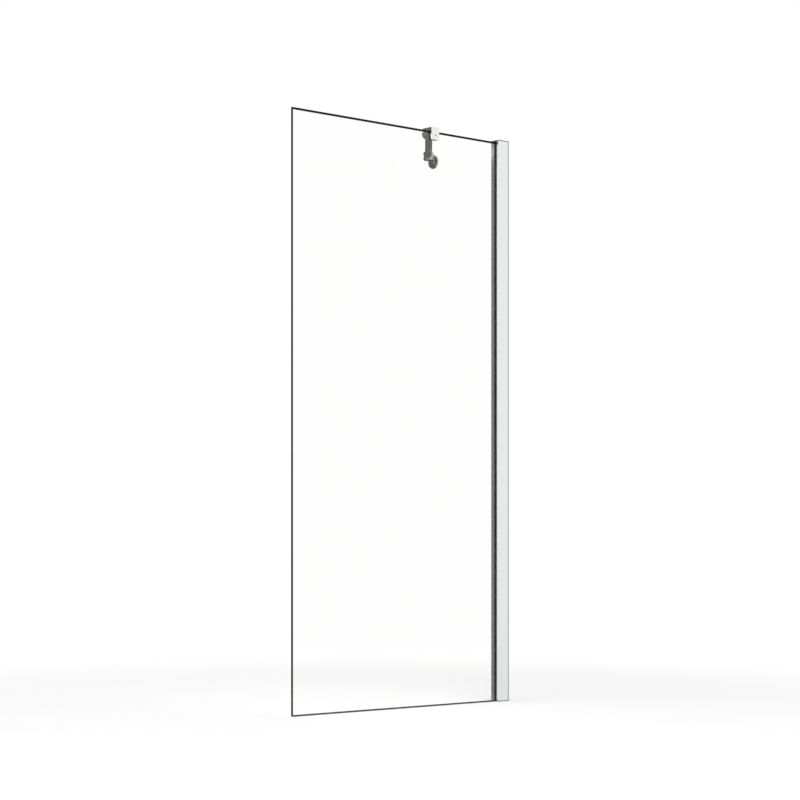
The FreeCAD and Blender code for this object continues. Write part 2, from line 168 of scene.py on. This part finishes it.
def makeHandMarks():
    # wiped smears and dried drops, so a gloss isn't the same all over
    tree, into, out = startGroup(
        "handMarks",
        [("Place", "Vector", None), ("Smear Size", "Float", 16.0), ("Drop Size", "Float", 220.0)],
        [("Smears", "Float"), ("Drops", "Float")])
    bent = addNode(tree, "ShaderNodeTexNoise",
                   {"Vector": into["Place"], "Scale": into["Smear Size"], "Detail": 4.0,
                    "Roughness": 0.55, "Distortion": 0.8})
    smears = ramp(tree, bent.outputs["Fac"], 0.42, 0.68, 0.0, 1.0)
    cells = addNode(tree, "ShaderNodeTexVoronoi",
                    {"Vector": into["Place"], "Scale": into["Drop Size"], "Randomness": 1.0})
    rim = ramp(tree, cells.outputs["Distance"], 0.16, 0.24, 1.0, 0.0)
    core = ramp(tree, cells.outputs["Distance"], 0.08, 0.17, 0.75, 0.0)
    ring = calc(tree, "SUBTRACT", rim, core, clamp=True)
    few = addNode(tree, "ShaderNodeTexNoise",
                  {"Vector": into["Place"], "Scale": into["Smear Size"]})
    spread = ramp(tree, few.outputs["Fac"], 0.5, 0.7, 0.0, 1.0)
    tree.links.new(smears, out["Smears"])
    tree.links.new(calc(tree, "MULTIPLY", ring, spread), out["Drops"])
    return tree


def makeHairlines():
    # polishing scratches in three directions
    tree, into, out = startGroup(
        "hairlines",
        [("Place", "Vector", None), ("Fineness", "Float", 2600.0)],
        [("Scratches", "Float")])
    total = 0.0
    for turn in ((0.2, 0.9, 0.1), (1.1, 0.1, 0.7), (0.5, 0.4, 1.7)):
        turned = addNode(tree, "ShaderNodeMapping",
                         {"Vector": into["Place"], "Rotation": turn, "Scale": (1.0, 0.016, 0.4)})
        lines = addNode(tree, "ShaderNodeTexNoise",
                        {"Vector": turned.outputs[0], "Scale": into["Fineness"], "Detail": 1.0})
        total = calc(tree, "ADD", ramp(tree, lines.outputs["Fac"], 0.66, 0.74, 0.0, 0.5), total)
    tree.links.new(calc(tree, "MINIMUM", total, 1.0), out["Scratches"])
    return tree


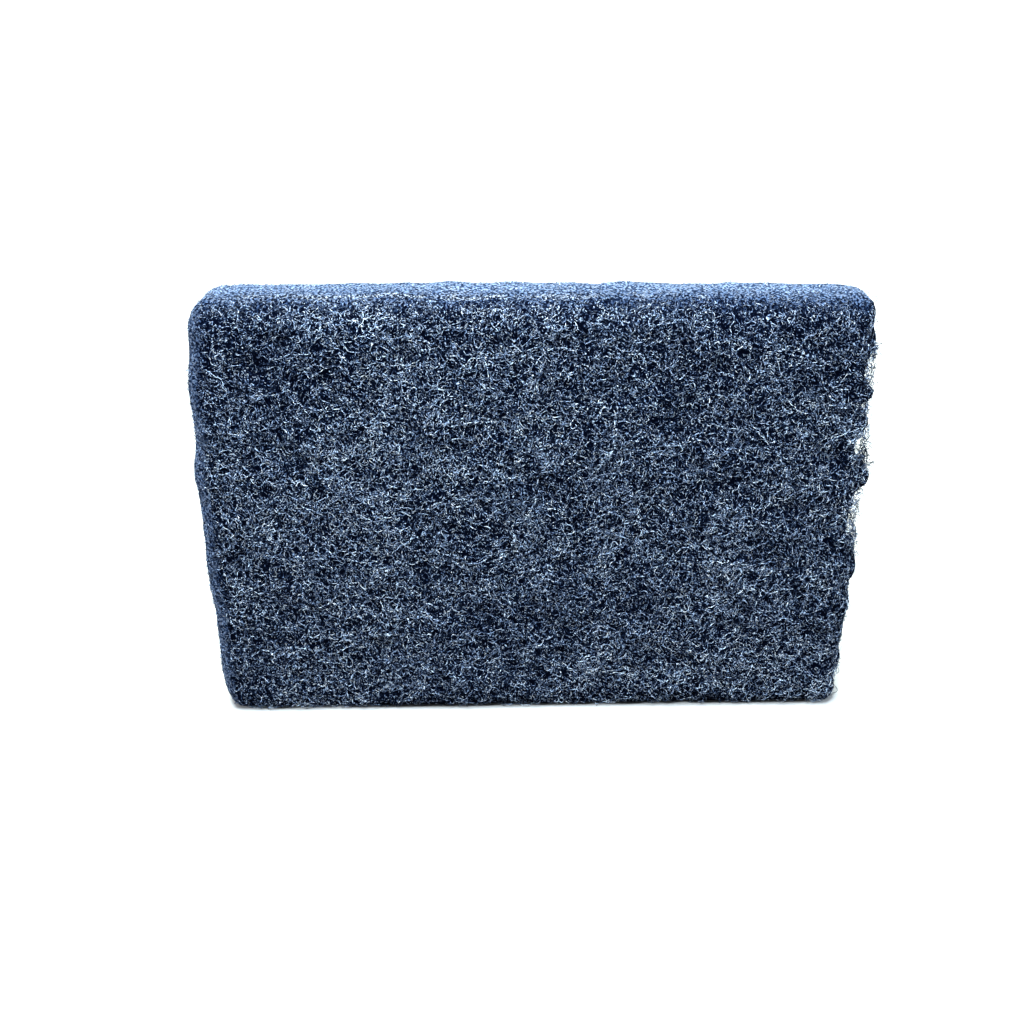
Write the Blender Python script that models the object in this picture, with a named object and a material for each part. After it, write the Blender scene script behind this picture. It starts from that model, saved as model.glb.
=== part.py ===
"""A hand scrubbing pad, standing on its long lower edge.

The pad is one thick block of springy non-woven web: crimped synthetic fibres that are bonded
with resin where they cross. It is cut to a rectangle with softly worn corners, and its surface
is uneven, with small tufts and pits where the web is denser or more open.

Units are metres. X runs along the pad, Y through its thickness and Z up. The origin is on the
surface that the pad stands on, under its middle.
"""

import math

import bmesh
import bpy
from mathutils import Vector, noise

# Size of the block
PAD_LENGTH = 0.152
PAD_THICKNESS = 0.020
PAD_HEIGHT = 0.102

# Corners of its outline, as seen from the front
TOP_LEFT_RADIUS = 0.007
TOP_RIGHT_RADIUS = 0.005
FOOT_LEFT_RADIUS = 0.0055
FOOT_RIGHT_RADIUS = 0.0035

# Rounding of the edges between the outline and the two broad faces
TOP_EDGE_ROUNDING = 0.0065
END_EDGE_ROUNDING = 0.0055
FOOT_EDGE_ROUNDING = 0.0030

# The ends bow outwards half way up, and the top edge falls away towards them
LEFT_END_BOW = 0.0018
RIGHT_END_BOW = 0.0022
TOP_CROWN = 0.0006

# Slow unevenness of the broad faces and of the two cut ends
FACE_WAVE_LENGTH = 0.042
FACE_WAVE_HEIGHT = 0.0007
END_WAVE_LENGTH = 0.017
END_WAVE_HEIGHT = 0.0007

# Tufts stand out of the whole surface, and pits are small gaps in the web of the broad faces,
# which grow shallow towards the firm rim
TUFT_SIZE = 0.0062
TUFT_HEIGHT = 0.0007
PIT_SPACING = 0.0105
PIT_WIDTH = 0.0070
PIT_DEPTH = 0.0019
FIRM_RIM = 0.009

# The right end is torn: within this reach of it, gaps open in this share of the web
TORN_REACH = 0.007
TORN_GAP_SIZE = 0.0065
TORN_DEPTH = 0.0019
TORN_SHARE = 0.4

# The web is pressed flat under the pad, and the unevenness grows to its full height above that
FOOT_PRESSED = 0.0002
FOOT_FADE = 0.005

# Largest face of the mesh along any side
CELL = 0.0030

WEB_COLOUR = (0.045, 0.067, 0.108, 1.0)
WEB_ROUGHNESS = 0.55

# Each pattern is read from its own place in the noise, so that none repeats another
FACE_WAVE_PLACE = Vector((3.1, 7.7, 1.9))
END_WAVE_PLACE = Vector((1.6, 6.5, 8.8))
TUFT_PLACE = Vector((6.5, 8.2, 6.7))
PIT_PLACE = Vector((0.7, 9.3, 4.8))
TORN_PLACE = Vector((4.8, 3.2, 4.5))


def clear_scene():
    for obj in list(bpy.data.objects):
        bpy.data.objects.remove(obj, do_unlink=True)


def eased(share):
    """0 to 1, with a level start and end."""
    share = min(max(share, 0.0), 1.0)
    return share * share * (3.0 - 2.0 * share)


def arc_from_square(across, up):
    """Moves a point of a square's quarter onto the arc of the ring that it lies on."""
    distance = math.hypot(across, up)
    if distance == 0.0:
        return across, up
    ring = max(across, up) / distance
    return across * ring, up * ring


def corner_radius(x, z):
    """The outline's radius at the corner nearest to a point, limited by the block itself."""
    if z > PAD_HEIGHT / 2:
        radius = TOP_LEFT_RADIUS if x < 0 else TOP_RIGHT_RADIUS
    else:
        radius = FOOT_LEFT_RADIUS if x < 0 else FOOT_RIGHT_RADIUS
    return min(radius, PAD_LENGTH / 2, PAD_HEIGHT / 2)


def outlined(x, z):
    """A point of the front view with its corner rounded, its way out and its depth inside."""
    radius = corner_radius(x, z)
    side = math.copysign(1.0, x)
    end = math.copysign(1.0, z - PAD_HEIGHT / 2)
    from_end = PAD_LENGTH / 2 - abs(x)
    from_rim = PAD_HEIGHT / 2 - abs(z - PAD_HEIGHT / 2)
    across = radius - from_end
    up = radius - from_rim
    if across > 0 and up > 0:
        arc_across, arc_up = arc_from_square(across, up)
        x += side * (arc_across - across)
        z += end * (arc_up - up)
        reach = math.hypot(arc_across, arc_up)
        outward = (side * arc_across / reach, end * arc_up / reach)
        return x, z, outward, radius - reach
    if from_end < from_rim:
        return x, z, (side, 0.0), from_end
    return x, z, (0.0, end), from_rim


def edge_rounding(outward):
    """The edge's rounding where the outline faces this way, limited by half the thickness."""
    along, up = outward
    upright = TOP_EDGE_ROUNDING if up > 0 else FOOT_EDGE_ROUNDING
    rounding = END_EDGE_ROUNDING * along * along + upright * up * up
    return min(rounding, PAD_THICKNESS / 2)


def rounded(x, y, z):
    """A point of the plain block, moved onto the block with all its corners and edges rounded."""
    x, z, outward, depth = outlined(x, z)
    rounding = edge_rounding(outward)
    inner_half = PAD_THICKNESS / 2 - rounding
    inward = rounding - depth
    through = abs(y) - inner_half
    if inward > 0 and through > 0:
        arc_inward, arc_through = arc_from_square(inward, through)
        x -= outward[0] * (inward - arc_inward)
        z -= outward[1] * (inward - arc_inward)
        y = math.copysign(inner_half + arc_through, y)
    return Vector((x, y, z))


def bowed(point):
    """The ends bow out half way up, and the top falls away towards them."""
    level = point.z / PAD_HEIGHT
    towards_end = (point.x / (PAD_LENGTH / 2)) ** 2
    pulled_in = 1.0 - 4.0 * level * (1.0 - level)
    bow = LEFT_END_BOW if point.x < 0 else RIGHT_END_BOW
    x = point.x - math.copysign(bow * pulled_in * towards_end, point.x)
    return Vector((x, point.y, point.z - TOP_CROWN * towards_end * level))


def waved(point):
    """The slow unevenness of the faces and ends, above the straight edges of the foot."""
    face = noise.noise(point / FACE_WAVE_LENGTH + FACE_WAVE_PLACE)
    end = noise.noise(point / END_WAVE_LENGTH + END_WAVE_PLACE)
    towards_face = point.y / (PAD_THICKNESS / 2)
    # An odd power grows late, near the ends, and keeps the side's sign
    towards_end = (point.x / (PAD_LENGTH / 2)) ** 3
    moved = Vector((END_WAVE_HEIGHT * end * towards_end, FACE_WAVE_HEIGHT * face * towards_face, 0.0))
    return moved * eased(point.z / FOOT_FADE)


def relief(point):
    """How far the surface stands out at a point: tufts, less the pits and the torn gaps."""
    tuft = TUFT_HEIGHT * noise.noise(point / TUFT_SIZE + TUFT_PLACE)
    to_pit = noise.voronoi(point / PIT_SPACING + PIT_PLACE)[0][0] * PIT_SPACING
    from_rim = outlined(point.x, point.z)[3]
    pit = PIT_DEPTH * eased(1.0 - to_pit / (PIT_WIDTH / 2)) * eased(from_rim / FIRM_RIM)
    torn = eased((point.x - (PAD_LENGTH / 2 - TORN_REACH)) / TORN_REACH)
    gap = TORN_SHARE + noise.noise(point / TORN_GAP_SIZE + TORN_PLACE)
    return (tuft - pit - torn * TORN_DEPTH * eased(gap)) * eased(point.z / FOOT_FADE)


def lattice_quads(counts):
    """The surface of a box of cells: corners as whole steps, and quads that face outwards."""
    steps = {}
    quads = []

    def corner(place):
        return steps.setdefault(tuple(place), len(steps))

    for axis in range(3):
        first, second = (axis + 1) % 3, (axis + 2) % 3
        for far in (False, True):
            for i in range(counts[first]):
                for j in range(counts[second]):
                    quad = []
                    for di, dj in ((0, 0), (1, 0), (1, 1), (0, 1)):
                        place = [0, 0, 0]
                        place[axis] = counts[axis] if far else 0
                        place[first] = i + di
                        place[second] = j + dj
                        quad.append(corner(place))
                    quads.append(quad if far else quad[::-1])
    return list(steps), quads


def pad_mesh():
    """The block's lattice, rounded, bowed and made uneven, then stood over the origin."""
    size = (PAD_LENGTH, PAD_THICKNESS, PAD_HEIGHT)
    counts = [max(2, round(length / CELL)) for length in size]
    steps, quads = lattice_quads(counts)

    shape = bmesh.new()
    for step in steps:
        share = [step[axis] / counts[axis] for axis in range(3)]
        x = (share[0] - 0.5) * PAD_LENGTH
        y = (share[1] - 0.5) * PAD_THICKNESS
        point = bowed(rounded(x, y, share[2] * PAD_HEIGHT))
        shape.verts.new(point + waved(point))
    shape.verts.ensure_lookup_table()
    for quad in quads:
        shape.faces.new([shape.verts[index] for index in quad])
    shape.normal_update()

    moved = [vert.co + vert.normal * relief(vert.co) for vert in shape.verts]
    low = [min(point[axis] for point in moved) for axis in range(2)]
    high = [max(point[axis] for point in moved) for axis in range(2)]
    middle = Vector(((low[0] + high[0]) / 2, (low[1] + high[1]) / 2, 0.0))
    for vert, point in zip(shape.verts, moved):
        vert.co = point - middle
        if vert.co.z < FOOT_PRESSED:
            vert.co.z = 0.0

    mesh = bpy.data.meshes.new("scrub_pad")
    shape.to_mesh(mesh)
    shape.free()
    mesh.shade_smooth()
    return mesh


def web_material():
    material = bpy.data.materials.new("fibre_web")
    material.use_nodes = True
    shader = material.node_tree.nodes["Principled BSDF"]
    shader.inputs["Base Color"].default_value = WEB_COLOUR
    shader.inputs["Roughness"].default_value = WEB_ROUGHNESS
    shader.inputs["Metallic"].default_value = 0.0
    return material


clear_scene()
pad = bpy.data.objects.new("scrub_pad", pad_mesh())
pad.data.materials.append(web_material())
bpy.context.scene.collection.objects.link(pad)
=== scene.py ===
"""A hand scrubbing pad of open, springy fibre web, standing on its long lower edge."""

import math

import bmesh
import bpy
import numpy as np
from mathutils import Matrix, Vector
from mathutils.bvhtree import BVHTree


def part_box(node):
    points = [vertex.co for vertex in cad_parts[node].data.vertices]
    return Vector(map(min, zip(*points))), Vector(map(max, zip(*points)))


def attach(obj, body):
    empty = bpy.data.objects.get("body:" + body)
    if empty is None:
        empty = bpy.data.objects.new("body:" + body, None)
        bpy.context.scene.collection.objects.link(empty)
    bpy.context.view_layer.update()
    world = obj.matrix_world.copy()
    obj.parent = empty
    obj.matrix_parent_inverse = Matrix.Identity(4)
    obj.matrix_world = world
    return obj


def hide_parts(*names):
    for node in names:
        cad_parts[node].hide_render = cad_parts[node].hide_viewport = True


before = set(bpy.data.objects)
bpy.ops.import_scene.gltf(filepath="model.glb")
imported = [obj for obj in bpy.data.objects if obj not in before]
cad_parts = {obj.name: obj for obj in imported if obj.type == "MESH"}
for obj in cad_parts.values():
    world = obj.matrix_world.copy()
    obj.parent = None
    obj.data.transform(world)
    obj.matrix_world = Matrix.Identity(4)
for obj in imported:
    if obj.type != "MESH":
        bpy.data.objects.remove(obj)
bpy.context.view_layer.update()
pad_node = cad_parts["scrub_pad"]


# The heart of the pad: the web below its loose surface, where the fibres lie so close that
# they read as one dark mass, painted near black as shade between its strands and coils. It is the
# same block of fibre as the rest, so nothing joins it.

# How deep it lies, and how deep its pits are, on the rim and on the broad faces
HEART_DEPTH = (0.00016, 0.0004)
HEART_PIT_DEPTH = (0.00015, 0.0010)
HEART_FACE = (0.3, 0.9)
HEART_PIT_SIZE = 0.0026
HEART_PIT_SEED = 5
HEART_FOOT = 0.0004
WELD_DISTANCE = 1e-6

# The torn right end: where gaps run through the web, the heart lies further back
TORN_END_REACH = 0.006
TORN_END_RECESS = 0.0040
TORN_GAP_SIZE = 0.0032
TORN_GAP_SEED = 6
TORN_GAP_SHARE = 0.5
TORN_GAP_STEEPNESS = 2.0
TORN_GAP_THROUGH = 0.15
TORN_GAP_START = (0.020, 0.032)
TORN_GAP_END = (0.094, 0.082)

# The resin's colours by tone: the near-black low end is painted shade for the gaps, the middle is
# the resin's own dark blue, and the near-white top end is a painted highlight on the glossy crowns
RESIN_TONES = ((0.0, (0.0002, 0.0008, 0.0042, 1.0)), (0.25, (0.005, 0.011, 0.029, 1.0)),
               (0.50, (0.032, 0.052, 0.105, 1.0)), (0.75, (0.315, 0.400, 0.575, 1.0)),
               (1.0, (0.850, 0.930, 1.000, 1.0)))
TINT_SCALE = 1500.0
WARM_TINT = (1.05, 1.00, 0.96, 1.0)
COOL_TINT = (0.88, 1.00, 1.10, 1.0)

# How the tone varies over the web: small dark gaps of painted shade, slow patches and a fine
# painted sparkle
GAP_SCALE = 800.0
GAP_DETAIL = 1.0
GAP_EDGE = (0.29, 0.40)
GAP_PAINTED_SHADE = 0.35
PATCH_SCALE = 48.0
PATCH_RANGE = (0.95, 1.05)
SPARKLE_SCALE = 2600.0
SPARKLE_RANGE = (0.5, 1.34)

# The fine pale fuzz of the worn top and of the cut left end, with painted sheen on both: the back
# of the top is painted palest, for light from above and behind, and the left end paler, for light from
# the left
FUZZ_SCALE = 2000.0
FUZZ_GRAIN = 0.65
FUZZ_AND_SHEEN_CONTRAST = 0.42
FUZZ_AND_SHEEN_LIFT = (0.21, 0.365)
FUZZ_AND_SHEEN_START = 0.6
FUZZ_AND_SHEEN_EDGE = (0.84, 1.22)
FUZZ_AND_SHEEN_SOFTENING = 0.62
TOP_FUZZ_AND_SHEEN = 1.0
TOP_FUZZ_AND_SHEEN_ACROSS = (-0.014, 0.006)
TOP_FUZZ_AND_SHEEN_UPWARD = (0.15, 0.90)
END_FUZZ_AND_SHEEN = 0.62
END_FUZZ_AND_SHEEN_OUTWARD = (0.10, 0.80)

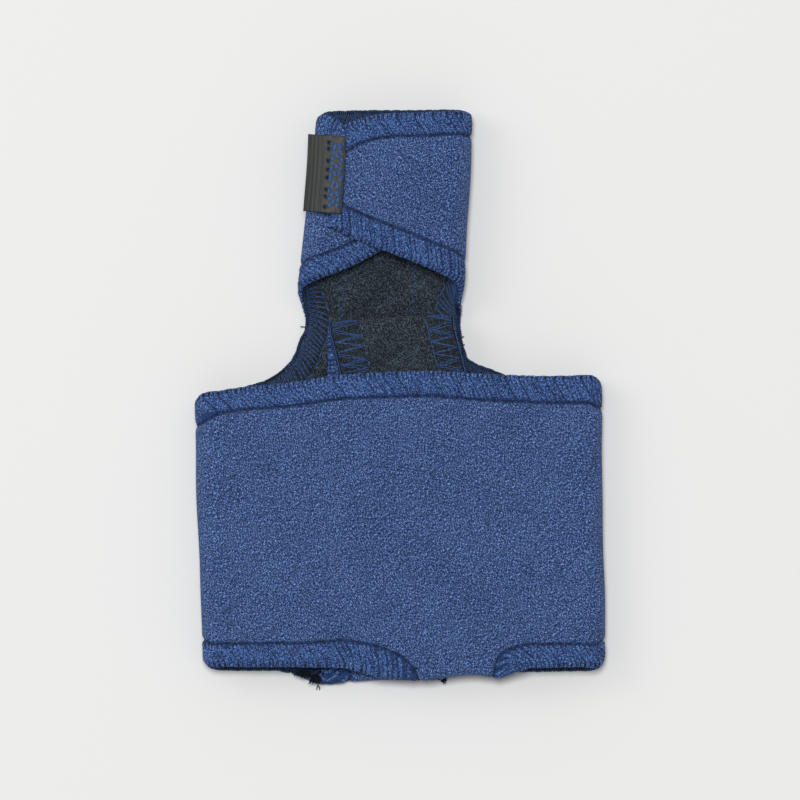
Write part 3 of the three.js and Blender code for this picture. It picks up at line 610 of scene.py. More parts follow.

┄┄┄┄┄┄┄┄┄┄

EXERCISE GOAL: From the records above, pick out and copy each line holding the word "before".

SOLUTION:
before = set(bpy.data.objects)
imported = [obj for obj in bpy.data.objects if obj not in before]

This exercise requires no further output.